## START GIVEN MATERIAL

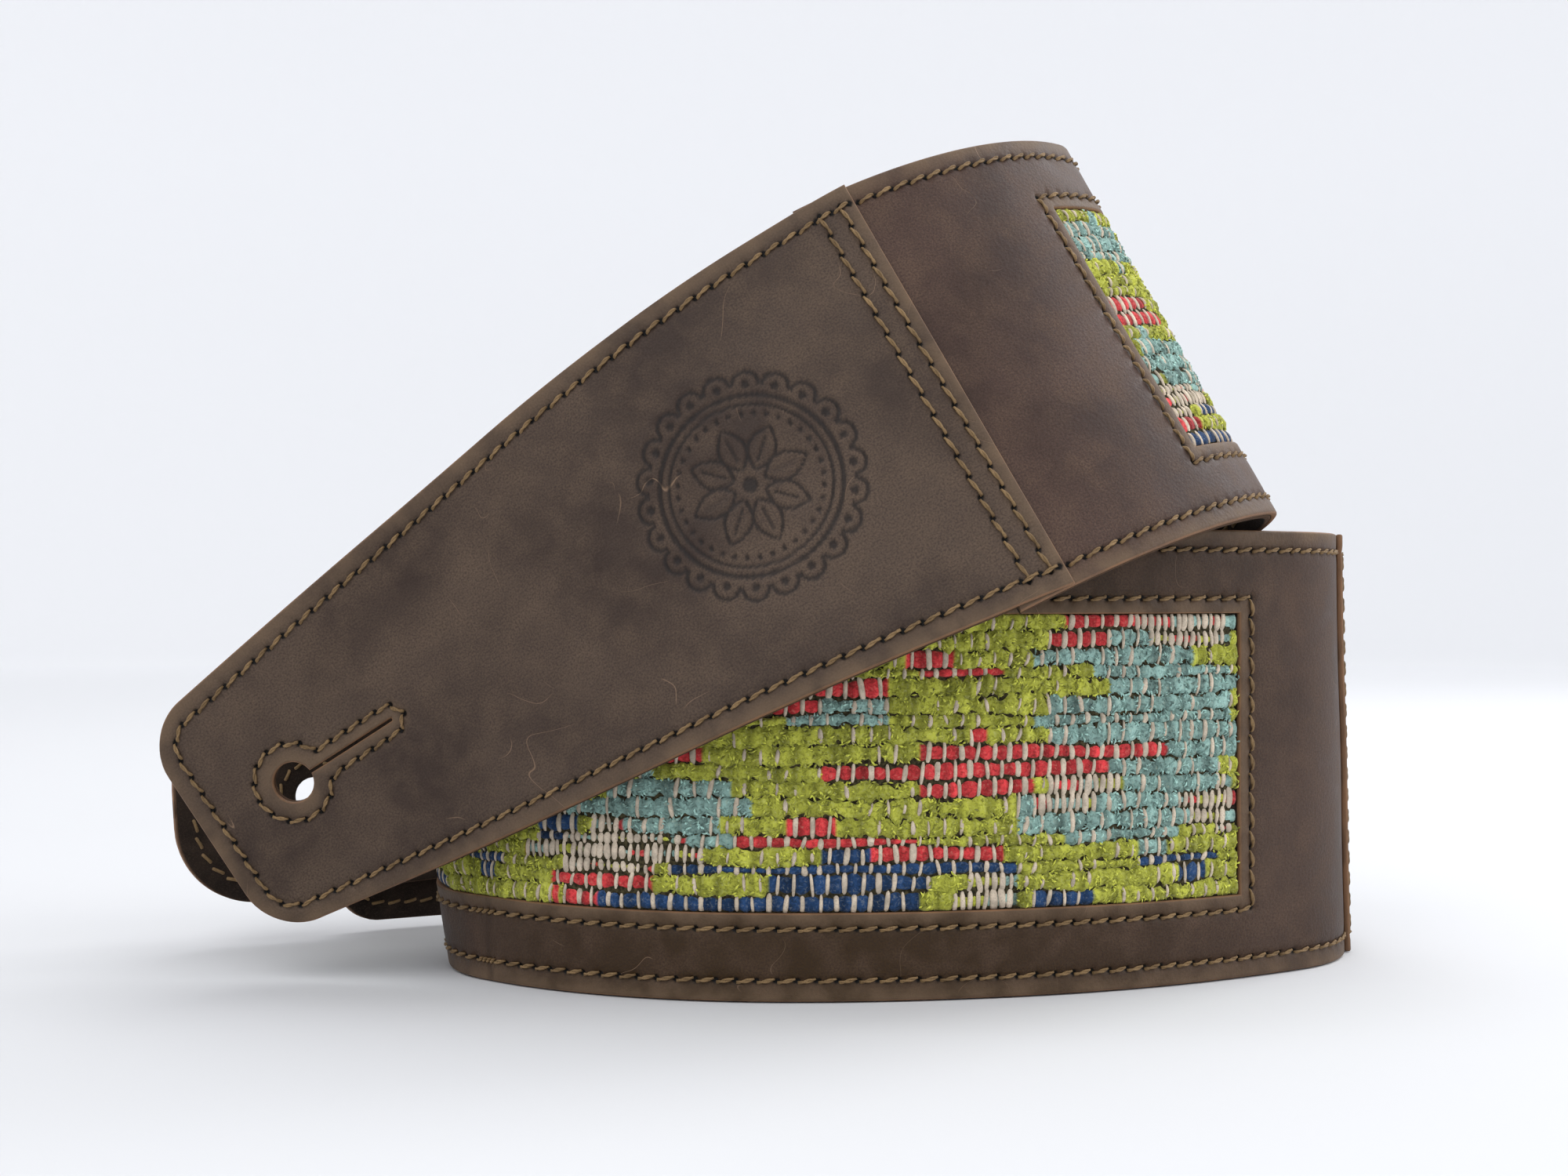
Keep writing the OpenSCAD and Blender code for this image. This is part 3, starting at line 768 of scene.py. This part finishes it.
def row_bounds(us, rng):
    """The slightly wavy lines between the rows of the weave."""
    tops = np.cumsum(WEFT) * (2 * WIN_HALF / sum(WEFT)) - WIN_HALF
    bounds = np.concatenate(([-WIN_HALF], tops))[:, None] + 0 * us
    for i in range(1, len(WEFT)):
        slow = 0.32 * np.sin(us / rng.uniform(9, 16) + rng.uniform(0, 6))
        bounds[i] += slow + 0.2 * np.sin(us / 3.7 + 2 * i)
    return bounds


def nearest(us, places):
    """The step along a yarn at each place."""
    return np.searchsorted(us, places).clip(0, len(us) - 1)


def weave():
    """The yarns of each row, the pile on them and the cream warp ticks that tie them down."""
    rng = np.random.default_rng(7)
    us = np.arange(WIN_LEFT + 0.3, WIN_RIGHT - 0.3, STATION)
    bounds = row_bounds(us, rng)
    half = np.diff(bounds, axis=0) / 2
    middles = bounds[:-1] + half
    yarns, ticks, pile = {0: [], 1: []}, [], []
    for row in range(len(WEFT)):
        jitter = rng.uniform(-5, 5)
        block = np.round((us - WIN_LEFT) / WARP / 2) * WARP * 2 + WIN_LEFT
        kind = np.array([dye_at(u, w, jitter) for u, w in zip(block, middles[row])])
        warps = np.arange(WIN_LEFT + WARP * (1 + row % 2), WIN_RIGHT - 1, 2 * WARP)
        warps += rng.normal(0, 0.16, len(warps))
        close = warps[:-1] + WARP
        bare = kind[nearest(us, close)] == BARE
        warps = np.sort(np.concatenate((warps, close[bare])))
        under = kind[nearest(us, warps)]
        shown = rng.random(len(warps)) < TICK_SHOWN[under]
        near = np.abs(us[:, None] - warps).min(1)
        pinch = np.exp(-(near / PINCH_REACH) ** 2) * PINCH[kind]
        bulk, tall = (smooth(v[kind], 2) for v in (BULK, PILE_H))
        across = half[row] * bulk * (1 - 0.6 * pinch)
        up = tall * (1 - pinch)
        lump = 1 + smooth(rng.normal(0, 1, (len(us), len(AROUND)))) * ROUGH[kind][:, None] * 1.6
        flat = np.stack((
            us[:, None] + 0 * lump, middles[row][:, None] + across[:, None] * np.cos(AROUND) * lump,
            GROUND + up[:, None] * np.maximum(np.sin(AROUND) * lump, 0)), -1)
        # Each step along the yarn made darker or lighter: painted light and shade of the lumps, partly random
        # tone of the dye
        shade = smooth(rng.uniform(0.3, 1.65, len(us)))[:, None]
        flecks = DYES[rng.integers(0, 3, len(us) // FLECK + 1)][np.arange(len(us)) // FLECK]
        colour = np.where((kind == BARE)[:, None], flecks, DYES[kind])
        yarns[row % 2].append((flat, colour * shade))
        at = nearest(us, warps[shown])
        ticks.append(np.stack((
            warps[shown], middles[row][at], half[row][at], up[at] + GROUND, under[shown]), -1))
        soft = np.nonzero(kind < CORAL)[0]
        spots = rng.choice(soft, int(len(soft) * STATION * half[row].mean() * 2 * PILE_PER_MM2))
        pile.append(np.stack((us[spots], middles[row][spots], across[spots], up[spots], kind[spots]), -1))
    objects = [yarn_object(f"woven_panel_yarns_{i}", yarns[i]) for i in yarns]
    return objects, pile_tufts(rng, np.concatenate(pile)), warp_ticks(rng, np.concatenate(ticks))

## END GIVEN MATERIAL

:: WHAT YOU ARE ASKED TO DO ::
Starting with the first line of the data above, copy each line exactly until you reach the line with "return bounds"; include that line as well.

:: EXERCISE OUTPUT ::
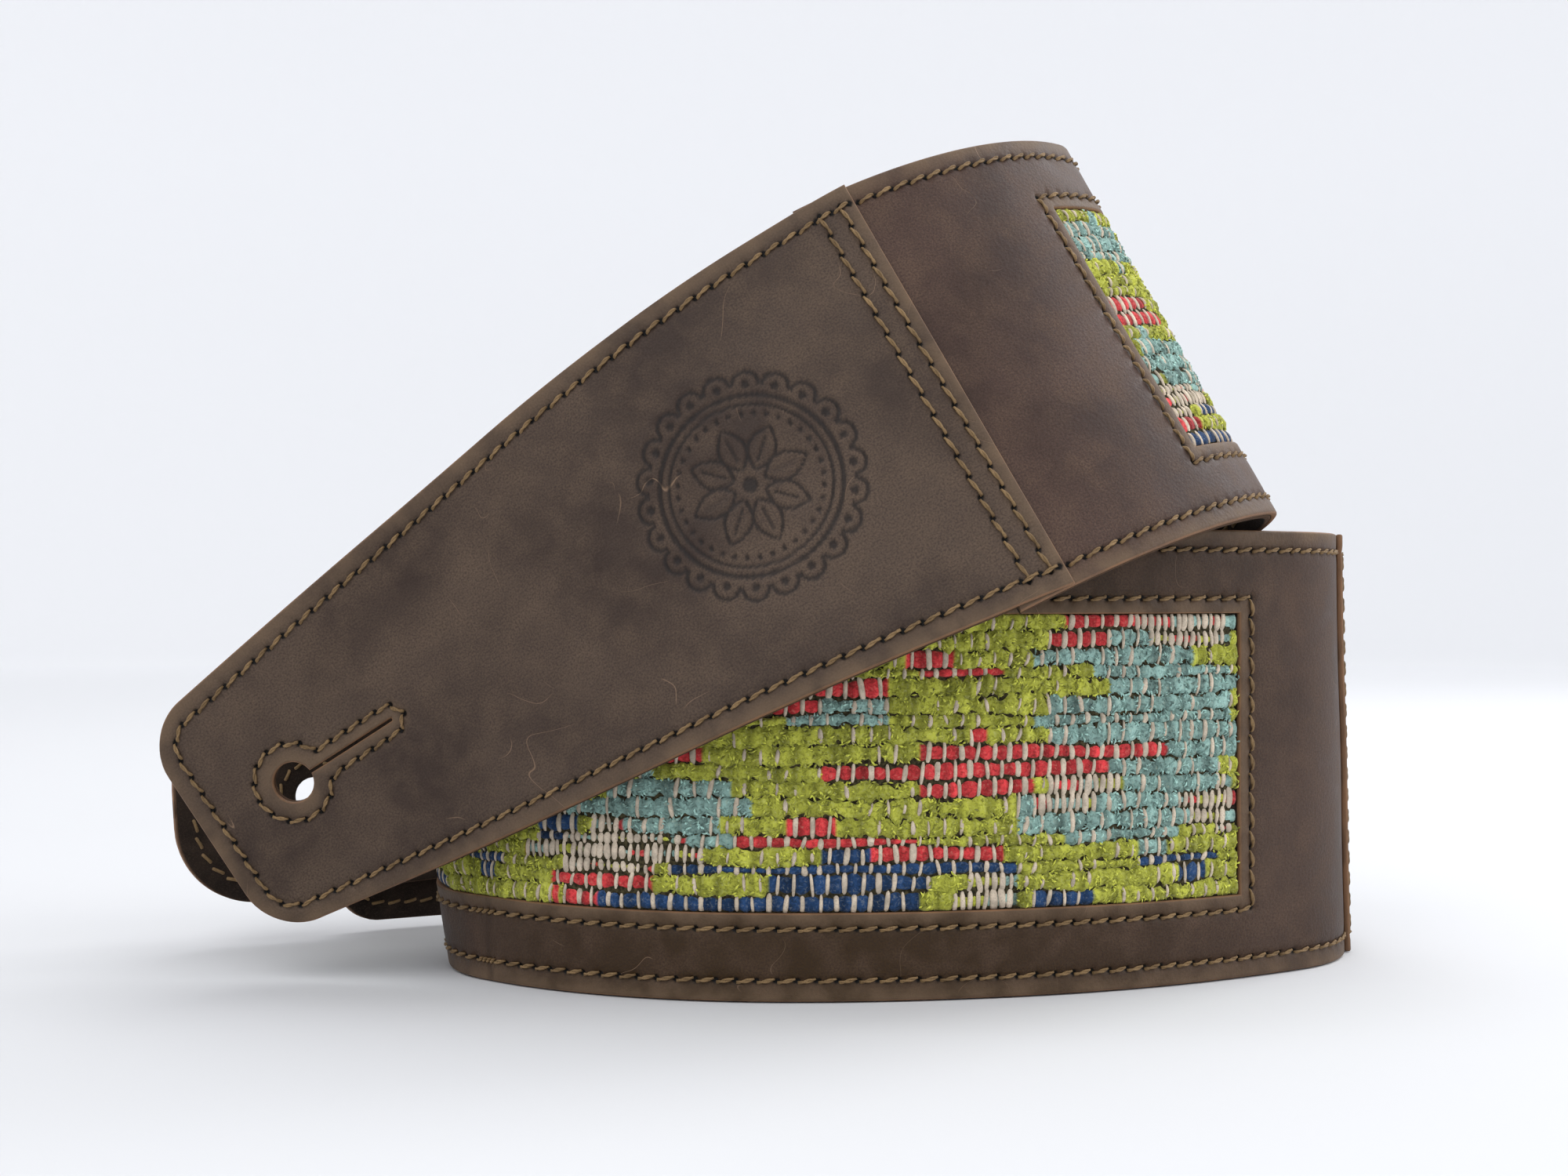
Keep writing the OpenSCAD and Blender code for this image. This is part 3, starting at line 768 of scene.py. This part finishes it.
def row_bounds(us, rng):
    """The slightly wavy lines between the rows of the weave."""
    tops = np.cumsum(WEFT) * (2 * WIN_HALF / sum(WEFT)) - WIN_HALF
    bounds = np.concatenate(([-WIN_HALF], tops))[:, None] + 0 * us
    for i in range(1, len(WEFT)):
        slow = 0.32 * np.sin(us / rng.uniform(9, 16) + rng.uniform(0, 6))
        bounds[i] += slow + 0.2 * np.sin(us / 3.7 + 2 * i)
    return bounds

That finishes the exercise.